» **Material supplied**:
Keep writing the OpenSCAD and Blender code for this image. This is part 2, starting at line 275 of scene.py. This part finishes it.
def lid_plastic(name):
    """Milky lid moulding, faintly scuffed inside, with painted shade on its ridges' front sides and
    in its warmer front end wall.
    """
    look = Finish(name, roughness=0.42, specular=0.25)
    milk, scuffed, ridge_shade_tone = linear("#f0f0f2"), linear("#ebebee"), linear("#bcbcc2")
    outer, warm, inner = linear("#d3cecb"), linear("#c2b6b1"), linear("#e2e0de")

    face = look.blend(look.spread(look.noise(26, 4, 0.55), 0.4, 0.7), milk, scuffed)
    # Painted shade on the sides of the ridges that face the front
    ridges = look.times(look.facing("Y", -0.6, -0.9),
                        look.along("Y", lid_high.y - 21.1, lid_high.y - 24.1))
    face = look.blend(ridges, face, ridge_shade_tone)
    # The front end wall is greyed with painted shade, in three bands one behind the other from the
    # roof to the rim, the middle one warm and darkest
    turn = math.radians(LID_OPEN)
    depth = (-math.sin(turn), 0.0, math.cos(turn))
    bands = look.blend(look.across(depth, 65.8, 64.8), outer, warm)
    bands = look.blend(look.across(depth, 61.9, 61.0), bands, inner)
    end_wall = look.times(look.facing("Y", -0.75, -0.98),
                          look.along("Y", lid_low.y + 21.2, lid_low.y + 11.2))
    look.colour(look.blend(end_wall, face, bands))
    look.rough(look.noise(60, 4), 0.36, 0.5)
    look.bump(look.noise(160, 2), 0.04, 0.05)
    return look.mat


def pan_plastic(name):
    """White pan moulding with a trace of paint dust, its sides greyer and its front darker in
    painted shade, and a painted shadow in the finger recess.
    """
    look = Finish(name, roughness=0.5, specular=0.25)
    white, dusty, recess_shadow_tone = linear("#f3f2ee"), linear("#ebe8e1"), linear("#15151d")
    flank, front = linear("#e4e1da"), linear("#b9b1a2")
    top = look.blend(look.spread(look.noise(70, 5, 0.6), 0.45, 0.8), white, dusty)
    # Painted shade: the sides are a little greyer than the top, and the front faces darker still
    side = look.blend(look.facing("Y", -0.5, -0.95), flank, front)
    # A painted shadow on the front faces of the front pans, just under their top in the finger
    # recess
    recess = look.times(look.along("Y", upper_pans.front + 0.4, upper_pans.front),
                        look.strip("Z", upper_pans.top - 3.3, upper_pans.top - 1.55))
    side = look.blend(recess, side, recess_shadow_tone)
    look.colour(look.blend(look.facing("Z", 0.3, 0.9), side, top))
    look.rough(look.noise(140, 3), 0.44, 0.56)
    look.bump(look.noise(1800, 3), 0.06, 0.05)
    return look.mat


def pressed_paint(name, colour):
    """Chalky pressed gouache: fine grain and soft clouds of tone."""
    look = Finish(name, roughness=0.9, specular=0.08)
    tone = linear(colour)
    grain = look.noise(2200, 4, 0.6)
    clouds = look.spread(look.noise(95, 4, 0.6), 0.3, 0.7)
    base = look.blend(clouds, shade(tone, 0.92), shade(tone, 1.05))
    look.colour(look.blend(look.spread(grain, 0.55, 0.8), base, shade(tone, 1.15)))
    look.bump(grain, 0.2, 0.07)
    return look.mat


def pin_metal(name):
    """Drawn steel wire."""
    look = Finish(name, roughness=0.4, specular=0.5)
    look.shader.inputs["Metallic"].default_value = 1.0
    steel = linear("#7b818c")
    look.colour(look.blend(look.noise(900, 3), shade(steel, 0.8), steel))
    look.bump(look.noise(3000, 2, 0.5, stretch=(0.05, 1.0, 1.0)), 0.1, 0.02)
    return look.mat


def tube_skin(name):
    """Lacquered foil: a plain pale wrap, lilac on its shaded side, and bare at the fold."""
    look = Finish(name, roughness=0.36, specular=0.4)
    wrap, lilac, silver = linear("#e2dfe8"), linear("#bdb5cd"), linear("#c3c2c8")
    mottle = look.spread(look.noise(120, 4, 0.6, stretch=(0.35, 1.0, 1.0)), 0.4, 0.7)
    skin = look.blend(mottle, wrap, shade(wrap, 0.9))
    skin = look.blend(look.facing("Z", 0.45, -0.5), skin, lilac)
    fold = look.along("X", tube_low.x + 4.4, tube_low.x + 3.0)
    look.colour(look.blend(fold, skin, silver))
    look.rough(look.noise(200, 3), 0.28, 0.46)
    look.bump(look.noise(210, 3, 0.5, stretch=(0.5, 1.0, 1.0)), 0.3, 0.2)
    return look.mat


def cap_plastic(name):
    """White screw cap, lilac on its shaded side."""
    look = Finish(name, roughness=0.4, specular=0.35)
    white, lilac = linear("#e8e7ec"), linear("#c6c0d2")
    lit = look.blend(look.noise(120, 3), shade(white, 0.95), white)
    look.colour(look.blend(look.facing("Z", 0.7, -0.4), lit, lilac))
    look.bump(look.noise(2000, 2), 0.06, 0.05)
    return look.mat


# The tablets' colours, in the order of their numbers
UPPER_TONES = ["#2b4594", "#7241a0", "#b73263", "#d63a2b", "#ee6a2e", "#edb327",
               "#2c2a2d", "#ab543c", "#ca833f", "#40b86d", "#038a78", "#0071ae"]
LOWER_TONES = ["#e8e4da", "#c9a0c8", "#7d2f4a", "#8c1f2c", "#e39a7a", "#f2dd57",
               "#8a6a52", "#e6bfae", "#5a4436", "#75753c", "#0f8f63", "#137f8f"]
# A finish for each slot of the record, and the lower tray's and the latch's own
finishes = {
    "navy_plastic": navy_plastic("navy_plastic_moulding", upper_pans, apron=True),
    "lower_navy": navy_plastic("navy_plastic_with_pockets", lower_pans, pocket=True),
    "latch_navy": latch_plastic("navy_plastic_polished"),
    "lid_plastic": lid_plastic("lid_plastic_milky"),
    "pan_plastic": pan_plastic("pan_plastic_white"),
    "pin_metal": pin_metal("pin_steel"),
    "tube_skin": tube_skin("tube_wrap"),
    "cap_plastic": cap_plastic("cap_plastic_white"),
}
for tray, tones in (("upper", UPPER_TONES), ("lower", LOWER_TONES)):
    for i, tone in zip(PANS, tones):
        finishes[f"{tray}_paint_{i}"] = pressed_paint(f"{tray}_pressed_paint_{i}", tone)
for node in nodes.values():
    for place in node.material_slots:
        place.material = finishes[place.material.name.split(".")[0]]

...

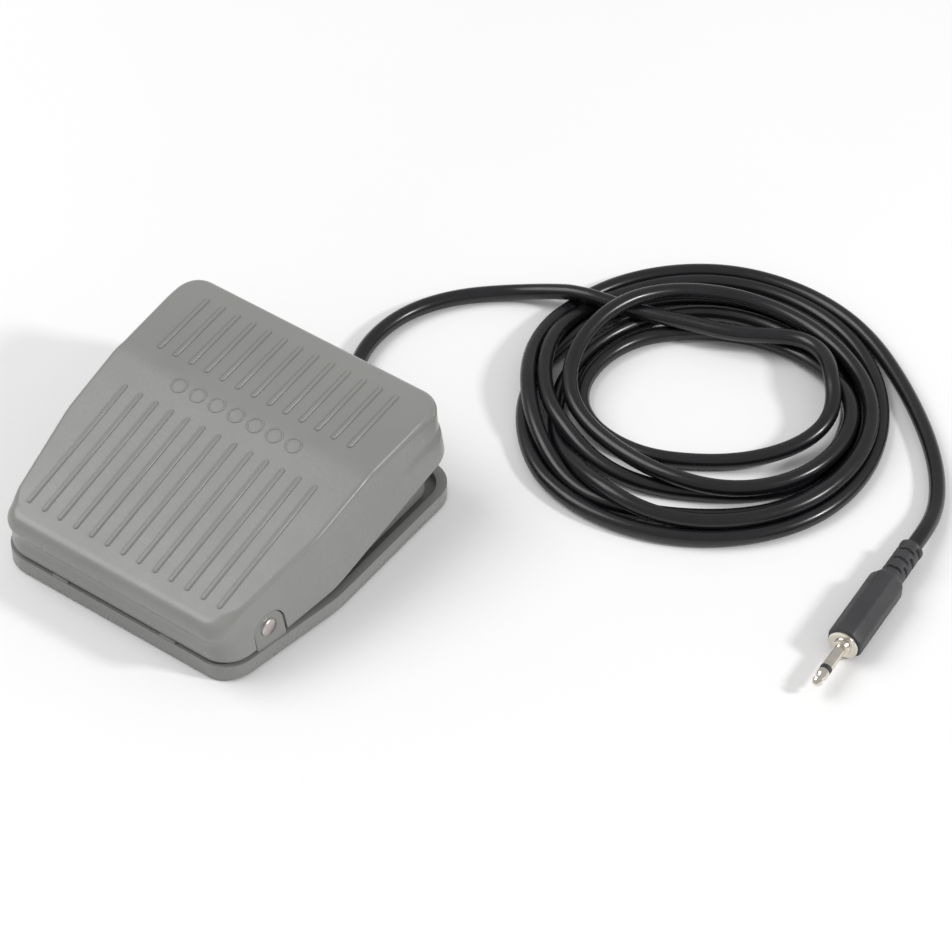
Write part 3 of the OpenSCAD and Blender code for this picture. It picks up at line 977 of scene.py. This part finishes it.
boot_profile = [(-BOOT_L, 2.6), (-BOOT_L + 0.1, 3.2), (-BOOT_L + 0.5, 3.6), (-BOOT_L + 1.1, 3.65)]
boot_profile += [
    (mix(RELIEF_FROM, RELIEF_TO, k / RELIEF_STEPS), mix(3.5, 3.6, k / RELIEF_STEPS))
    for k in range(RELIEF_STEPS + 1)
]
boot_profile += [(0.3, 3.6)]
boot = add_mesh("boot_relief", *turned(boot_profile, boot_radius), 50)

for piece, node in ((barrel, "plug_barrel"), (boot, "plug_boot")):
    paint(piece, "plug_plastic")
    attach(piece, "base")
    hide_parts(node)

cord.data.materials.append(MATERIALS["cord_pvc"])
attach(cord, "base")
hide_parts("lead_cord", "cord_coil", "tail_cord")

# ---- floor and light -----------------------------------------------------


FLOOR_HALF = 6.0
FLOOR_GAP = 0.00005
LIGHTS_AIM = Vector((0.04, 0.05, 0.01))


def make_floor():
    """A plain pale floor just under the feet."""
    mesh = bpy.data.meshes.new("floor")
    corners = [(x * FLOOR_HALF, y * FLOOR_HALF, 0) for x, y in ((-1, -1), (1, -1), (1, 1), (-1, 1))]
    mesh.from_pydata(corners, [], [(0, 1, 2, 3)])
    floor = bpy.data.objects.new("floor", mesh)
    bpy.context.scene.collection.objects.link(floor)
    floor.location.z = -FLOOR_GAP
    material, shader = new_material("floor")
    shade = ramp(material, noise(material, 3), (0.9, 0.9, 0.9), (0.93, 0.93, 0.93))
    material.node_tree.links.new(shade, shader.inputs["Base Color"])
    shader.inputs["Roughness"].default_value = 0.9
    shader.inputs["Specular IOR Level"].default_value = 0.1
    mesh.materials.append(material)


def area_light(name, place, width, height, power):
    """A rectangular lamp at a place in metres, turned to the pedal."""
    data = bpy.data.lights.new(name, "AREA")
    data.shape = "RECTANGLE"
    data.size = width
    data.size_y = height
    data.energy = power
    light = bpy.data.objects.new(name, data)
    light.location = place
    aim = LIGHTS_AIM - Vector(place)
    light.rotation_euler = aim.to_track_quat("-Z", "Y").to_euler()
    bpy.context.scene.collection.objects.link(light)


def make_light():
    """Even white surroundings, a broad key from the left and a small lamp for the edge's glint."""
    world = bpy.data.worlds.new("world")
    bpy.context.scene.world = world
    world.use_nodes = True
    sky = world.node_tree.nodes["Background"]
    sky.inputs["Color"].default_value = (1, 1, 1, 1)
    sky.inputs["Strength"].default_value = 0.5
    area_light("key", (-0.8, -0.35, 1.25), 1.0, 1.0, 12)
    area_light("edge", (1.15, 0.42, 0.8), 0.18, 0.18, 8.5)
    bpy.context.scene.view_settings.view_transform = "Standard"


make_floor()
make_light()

» **Directive**: Please print exactly, and only, the lines from the line with "Write part 3" to the line with "mesh.materials.append(material)", both included.

» **Right answer**:
Write part 3 of the OpenSCAD and Blender code for this picture. It picks up at line 977 of scene.py. This part finishes it.
boot_profile = [(-BOOT_L, 2.6), (-BOOT_L + 0.1, 3.2), (-BOOT_L + 0.5, 3.6), (-BOOT_L + 1.1, 3.65)]
boot_profile += [
    (mix(RELIEF_FROM, RELIEF_TO, k / RELIEF_STEPS), mix(3.5, 3.6, k / RELIEF_STEPS))
    for k in range(RELIEF_STEPS + 1)
]
boot_profile += [(0.3, 3.6)]
boot = add_mesh("boot_relief", *turned(boot_profile, boot_radius), 50)

for piece, node in ((barrel, "plug_barrel"), (boot, "plug_boot")):
    paint(piece, "plug_plastic")
    attach(piece, "base")
    hide_parts(node)

cord.data.materials.append(MATERIALS["cord_pvc"])
attach(cord, "base")
hide_parts("lead_cord", "cord_coil", "tail_cord")

# ---- floor and light -----------------------------------------------------


FLOOR_HALF = 6.0
FLOOR_GAP = 0.00005
LIGHTS_AIM = Vector((0.04, 0.05, 0.01))


def make_floor():
    """A plain pale floor just under the feet."""
    mesh = bpy.data.meshes.new("floor")
    corners = [(x * FLOOR_HALF, y * FLOOR_HALF, 0) for x, y in ((-1, -1), (1, -1), (1, 1), (-1, 1))]
    mesh.from_pydata(corners, [], [(0, 1, 2, 3)])
    floor = bpy.data.objects.new("floor", mesh)
    bpy.context.scene.collection.objects.link(floor)
    floor.location.z = -FLOOR_GAP
    material, shader = new_material("floor")
    shade = ramp(material, noise(material, 3), (0.9, 0.9, 0.9), (0.93, 0.93, 0.93))
    material.node_tree.links.new(shade, shader.inputs["Base Color"])
    shader.inputs["Roughness"].default_value = 0.9
    shader.inputs["Specular IOR Level"].default_value = 0.1
    mesh.materials.append(material)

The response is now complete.